Материальный мир и время. Мир, родившийся из горячего взрыва, из пустоты. Семена времени, вечно колеблющиеся перед продвижением.
Да, время.
Борхес считал, что оно сжигает человека.
Ты хотел коснуться голыми руками этой загадки, этой стрелы, что в едином моменте бесконечно летит и направляется кем-то, этой жизни, что противостоит гибели в пламени внутри этой стрелы.
Но в итоге тебе надоела школа, и ты забросил ее. Ты клялся мне и своей уставшей матери, что никогда больше не станешь учеником.
Помню твоих друзей, у которых были проколоты нос, губы, язык. И того друга, глаза которого были очень грустными. И помню их музыку, которая с возрастающей громкостью становилась только печальнее, разрывая сердце.
Ты ведь говорил мне. Что тебя смогут понять только те, кто вырос в больничном запахе бензола. Что красота должна быть страстной, живой силой. Что жизнь не должна стать чем-то, что ты терпишь. Что самое худшее – это грезить о другом мире, не нашем.

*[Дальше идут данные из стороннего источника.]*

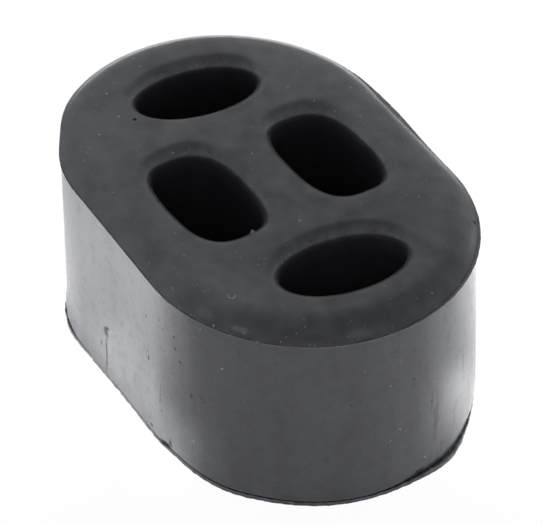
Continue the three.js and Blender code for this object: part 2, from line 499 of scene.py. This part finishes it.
# Marks on the skin: the middle in mm, the turn about X, Y and Z in degrees, how far each reaches
# along its own X, Y and Z, and how much lighter (or, below 0, how much darker) it is in its middle
marks = [
    # the first mark paints shade inside the pit
    ((-17.33, -9.8, 30), (0, 0, 0), (0.3, 0.3, 0.6), -1.0),            # the pit
    ((18.8, -19.4, 28.85), (0, 0, 24), (1.8, 0.7, 1.2), 0.10),         # lighter and darker patches on the roll
    ((23.2, -17.1, 28.65), (0, 0, 37), (1.5, 0.45, 1.0), 0.20),
    ((31.1, -4.8, 28.66), (0, 0, 77), (2.2, 0.7, 1.2), 0.10),
    ((22.9, 17.2, 28.7), (0, 0, -38), (3.6, 0.7, 1.5), 0.3),
    ((28.9, -10.3, 28.75), (0, 0, 61), (2.4, 0.6, 1.0), -0.25),
    ((20.5, 18.9, 28.4), (0, 0, 0), (0.35, 0.35, 0.6), -0.8),
    ((-3.5, -21.9, 9.1), (0, -39, 0), (1.5, 2, 0.4), -0.7),            # a smudge on the long wall
    ((-3.6, -21.9, 8.3), (0, 0, 0), (0.9, 2, 1.1), -0.6),
    ((-3.72, -21.85, 4.2), (0, 0, 0), (0.26, 2, 4.2), -0.75),
    ((-5.2, -21.9, 5.2), (0, 0, 0), (0.3, 2, 0.6), -0.65),
    ((8.5, -22.0, 13.9), (0, 12, 0), (0.15, 2, 0.75), -0.95),          # pits and scratches there
    ((8.2, -22.0, 14.7), (0, 50, 0), (0.12, 2, 0.4), -0.6),
    ((4.25, -21.9, 6.7), (0, 0, 0), (0.13, 2, 1.3), -0.5),
    ((8.15, -22.1, 20.8), (0, 0, 0), (0.28, 2, 0.35), -0.6),
    ((11.6, -22.1, 22.9), (0, 0, 0), (0.2, 2, 0.3), -0.5),
    ((14.7, -21.65, 22.35), (0, 0, 0), (0.3, 2, 0.3), -0.7),
    ((14.8, -21.6, 20.4), (0, 0, 0), (0.22, 2, 0.4), -0.6),
    ((15.67, -21.4, 18.7), (0, 0, 0), (0.32, 2, 0.25), -0.7),
    ((17.5, -20.7, 14.1), (0, 0, 0), (0.3, 1.5, 0.7), -0.45),
    ((11.3, -21.9, 9.6), (0, 5, 0), (0.09, 2, 3.2), -0.6),
    ((11.54, -21.9, 6.9), (0, 0, 0), (0.2, 2, 0.28), -0.85),
    ((8.6, -21.8, 1.76), (0, 0, 0), (0.45, 2, 0.35), -0.8),
    ((4.65, -22.1, 24.0), (0, 30, 0), (0.35, 2, 0.13), -0.5),
    ((11.9, -21.7, 0.9), (0, -20, 0), (1.7, 2, 0.7), -0.9),            # the torn flap at the foot
    ((13.2, -21.6, 2.2), (0, 0, 0), (0.35, 2, 1.1), -0.75),
    ((31.7, 7.3, 9.0), (0, 0, 0), (2, 0.22, 6.0), -0.3),               # a streak by the bright end
    ((32.0, 6.2, 12.5), (0, 0, 0), (2, 0.15, 3.0), -0.2),
    ((-24.05, -10.43, 30), (0, 0, 0), (0.2, 0.16, 0.3), 0.9),          # flecks of dust
    ((-18.92, -11.34, 30), (0, 0, 20), (0.35, 0.14, 0.3), 0.7),
    ((-16.8, -15.28, 30), (0, 0, 50), (0.28, 0.14, 0.3), 0.8),
    ((20.7, -19.34, 28.25), (0, 0, 0), (0.22, 0.2, 0.2), 0.9),
    ((19.0, -20.4, 26.6), (0, 0, 0), (0.16, 0.3, 0.16), 0.7),
    ((21.8, -18.8, 21.5), (0, 0, 0), (0.16, 0.3, 0.16), 0.8),
    ((17.7, -20.6, 6.06), (0, 0, 0), (0.2, 0.3, 0.14), 0.8),
    ((32.5, -0.7, 18.9), (0, 0, 0), (0.3, 0.12, 0.28), 0.7),
    ((32.65, 1.0, 10.6), (30, 0, 0), (0.3, 0.12, 0.4), 0.45),
    ((32.65, -0.4, 9.2), (-30, 0, 0), (0.3, 0.12, 0.4), 0.45),
    ((32.35, 5.3, 3.1), (0, 0, 0), (0.3, 0.14, 0.2), 1.0),
    ((9.25, -7.35, 29.8), (0, 0, 0), (0.25, 0.2, 0.5), 0.35),          # the nib
]
dustRing = {
    "middle": Vector((18.76, -15.73, 29.97)) * mm,
    "radius": 0.42 * mm,
    "width": 0.12 * mm,
    "core": 0.4,                    # the full part of its width
    "shownSide": Vector((0.87, -0.49, 0)),     # the ring is open on the other side
    "shown": (-0.3 * mm, 0.1 * mm),
    "strength": 0.6,
}

# Noise: waves per metre, detail, and how much closer the waves are along X, Y and Z
noiseMean = 0.5
noises = {
    "patchy": (900.0, 4.0, (1, 1, 1)),
    "fibres": (1500.0, 4.0, (1, 1, 3)),
    "mottle": (420.0, 4.0, (1, 1, 1)),
    "scratches": (1500.0, 2.0, (1, 1, 0.07)),
    "patches": (110.0, 4.0, (1, 1, 1)),
    "rubs": (260.0, 4.0, (1, 1, 0.12)),
    "coarse": (500.0, 1.0, (1, 1, 1)),
    "fine": (3200.0, 1.5, (1, 1, 1)),
}

# Scattered specks: cells per metre, the size in mm, and the share of the cells that have one
speckCore = 0.4          # the part of a speck's size where it is full
fullSpecks = 0.5         # the share of the specks that aren't fainter
specks = {
    "pits": (620.0, 0.15, 0.6),
    "finePits": (1300.0, 0.11, 0.8),
    "grains": (900.0, 0.13, 0.9),
    "flecks": (330.0, 0.18, 0.4),
    "edges": (1500.0, 0.14, 0.9),
    "brims": (1700.0, 0.12, 0.9),
}

# Bands round the block, by height in mm: where each starts, is full, begins to fade, and ends
bands = {
    "ledge": (0.53, 0.60, 0.7, 1.1),
    "slitShade": (0.55, 0.62, 0.68, 0.8),
    "lip": (0.2, 0.4, 0.5, 0.56),
    "flash": (27.62, 27.74, 27.9, 27.95),
    "line": (27.93, 27.97, 28.02, 28.12),
    "rim": (27.6, 27.8, 28.0, 28.3),
}

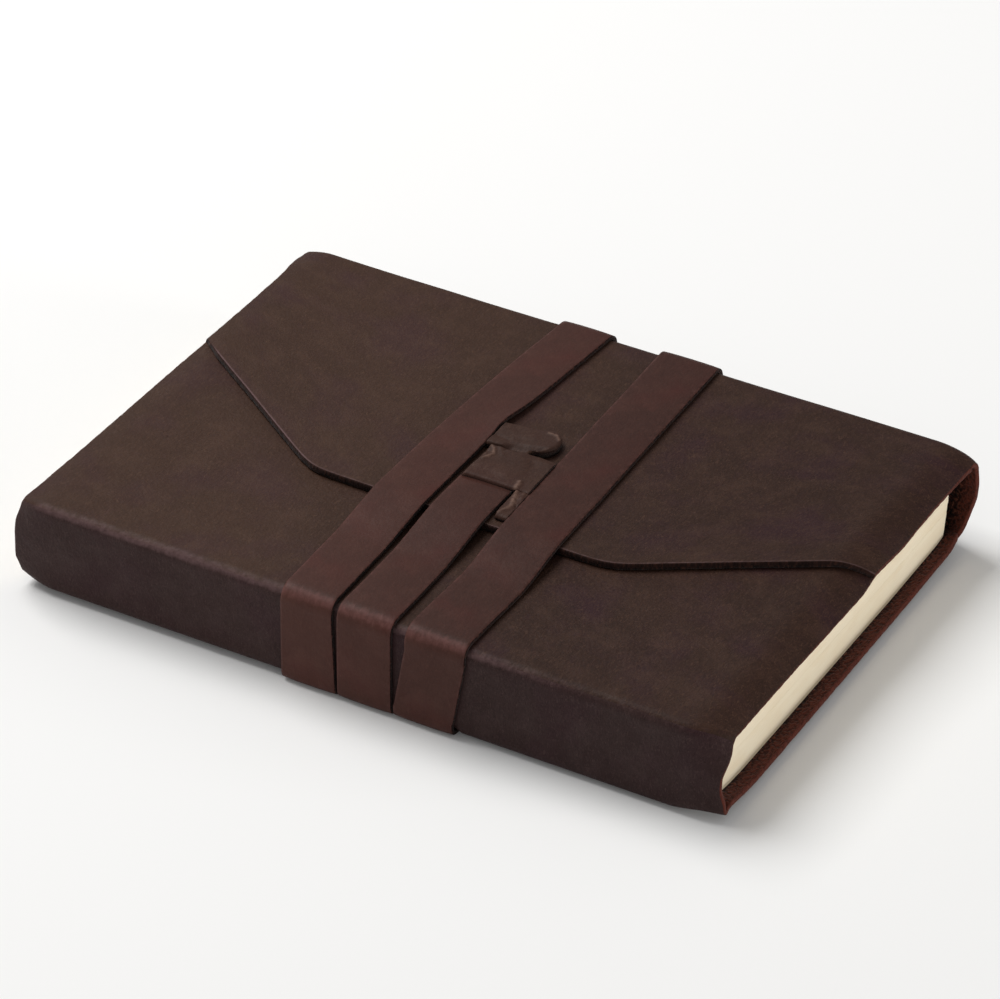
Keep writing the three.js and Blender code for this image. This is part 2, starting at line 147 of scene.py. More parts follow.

Получается, шумные улицы для тебя были чем-то красивым? И трамвайная остановка, которую освещал солнечный свет. И бешено скачущее сердце. Набухающие легкие. Еще теплые губы, что соприкасались с губами другого человека.
Ты забыл все это пламя? Ты правда умер?
Лицо, погруженное в мысли. Сморщившиеся уголки губ. Улыбка в глазах.
Привычка пожимать плечами каждый раз, когда тебе не хотелось давать очевидные ответы.
Когда ты впервые меня обнял, когда я ощутил в этом жесте молодую, искреннюю страсть, что невозможно было скрыть, я до мурашек четко тогда все осознал.
Что человеческое тело – это грустно. Тело с впалостями, мягкостью; в нем много мест, куда можно легко ранить: предплечье, икры, грудь, пах. Тело, рожденное обнимать кого-то, рожденное хотеть обнимать.
Мне нужно было хотя бы раз крепко-крепко обнять тебя перед тем, как кончилась та пора. Меня бы это совсем не ранило. И после объятий я не развалился, не умер бы.
Скоро я не смогу различать свое отражение в зеркале и отражения других вещей. Все лица, что я помню, застынут в моей памяти.
Ты бы без сомнений наставлял бы меня. Пожав плечами и поправив оправу, наморщив нос, ты бы сказал: «Почему это? Учи азбуку Брайля! Пиши стихи, протыкая дырочки в бумаге. И узнай, где можно найти хорошего ретривера».
Если бы ты был жив, пришлось бы мне касаться твоего лица при встрече по возвращении в Германию? Пришлось бы мне на ощупь читать по твоим морщинам на подбородке, щеках, переносице, веках и лбу твои эмоции?
Нет, я бы не смог. Ведь чем дальше шло время, тем больше ты меня жаждал. От этой страсти меня кривило.
Ты разрушил нас, своими же руками. А я сбежал – на всех парах, – изувечив тебя. Ведь я ненавидел тебя.
Я хотел увидеться с тобой – хоть ты и изменился, – и это не давало мне уснуть.
Я скучал по тебе – хоть ты и изменился, – и это сводило меня с ума.
Теперь это холодное тело мертво.
Вспоминает ли твое тело меня?
Мое тело помнит твое. Короткое и мучительное объятие. Твои холодные руки и любящее лицо. И набежавшие на глаза слезы.